In the Dominick’s project, the grocery chain and several brand manufacturers cooperated with the GSB’s marketing group in various research projects, yielding significant data that included retail prices and margins. From this, manufacturer prices could be inferred. “These data, while not perfect, still give us useful information about what price manufacturers are charging retailers,” Chintagunta said.

With this information, Chintagunta and his colleagues Vrinda Kadiyali of Cornell University and Naufel Vilcassim of the University of Southern California began working to understand interactions between manufacturers and retailers.

The conventional wisdom is that retailers now have greater power than manufacturers. Widespread and intensified competition among manufacturers has driven down their prices. In addition, retailers can access consumer data to determine which brands are successful (or not) and use this information to pressure manufacturers to cut them a better deal. Another factor is the introduction of private labels by retailers–like Jewel brand at Jewel food stores–that provide a budget-priced competitor to national brands. Proponents of retail power cite practices such as slotting fees–the practice of retailers charging manufacturers a fee for shelf space–and increased trade promotions as evidence that retailers have more power.

To see if conventional wisdom was on track, Chintagunta turned to the data. A comparative study of profitability in the grocery business tracked over twenty years found that the overall profitability has not changed significantly. “If overall profitability hasn’t changed, what’s all this talk about the shift from manufacturer to retailer?” Chintagunta asked. “If there has indeed been a shift, then the retailer should be showing higher profits than before.” And if retailers aren’t making more money, who’s got the power?

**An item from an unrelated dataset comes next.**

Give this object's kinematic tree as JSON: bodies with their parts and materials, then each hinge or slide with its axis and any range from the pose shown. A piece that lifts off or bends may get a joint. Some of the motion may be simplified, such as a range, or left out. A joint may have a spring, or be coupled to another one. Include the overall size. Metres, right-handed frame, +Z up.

In the manufacturer-retailer channel, or the line of distribution between the manufacturer and the consumer, relative power of the manufacturer and the retailer can be measured as the percentage of channel profits accruing to each group.

To determine who is winning this tug-of-war, Chintagunta and his colleagues used a model from the economics literature to study the interactions among several manufacturers and a retailer.

Considering the entire channel, they looked at the big picture, or the size of total channel profits, and the split, or who is getting what piece of the pie. Taking four product categories–refrigerated juice, analgesics, toilet tissue, and paper towels–the researchers estimated manufacturer costs. To determine the total channel profits, they subtracted the manufacturer’s cost from the retail price. Since the retailer’s margins are available from the data, one can determine the share of the pie accruing to the manufacturer and the retailer.

The problem when trying to compute total channel profits, according to Chintagunta, is that it’s almost impossible to ascertain the manufacturer’s cost. “In many cases manufacturers themselves can’t tell you their costs. The accounting department will give you one measure of the cost; for tax purposes, there is usually a different measure of the cost; and the operations people probably use yet a different measure,” he said.

“We decided to estimate costs rather than depend on data from manufacturers. If there’s one innovation in the methodology, it’s that we looked at the prices that the manufacturer charges the retailer, and the prices the retailer charges the consumer, and from there we figured the costs that manufacturers incurred to make and sell the product.” To do this, Chintagunta used data on retail sales and manufacturer and retailer prices to create a model assuming that manufacturers and retailers maximize profits. “This also gave us insights into interactions among channel members and provided lessons for manufacturers and retailers,” he said.

But first, to answer the original question, who’s got the power? Though retailer profits haven’t increased–a somewhat puzzling scenario at first–Chintagunta quickly learned that retailers are getting “a larger piece of a shrinking pie” as price-sensitive consumers demand lower and lower prices. Retailers in fact do wield the greater power, at least for the time being.

Lessons for manufacturers
Perhaps as important as the answer to the original research question of power were Chintagunta’s insights for manufacturers and retailers.

If consumer price sensitivity is the manufacturer’s enemy, he said, then building brand loyalty is a way to overcome downward pressure on retail price. In a price category like paper towels, for example, it seems reasonable to think that all products are similar and that there is little opportunity for brand loyalty. But Procter & Gamble has built loyalty by offering additional value to the customer with its ‘rinse and reuse’ Bounty and a ‘select a size’ product that perforates a standard sheet so a customer can use the towels in half-sheet increments. The bottom line is that if manufacturers can cultivate a loyal core, they might be able to retake their market, or at the least, retain their margins.

Lessons for retailers
What does the future hold for retailers? With the consolidation in retailing–Chicago grocers Jewel and Dominick’s are now owned by national chains, for example–and the consolidation in the manufacturing sector, it’s possible that maintaining the status quo is the most retailers can hope for.

Another threat to retailers comes from online grocery services, which–if successful–could shift power back to manufacturers or to online retailers. But of the online grocers, Chintagunta said, only Peapod has been even moderately successful. Many offer only dry and canned goods in a field where consumers want a one-stop shop. And the key to success in online commerce, particularly in the case of groceries, is trust. Consumers need to believe that they will receive exactly what they ordered, in good condition, exactly when they need it. Earning customer trust is no small task.

One way for retailers to keep the power and fight online grocers is to offer their own online shopping services. Retailers could capitalize on their respected name and loyal customer base to attract online customers with established trust in the store.

Armed with this information on the roles of loyalty and price, Chintagunta said, retailers and manufacturers can make smarter decisions as they attempt to increase their profits–and power.–M.M.B.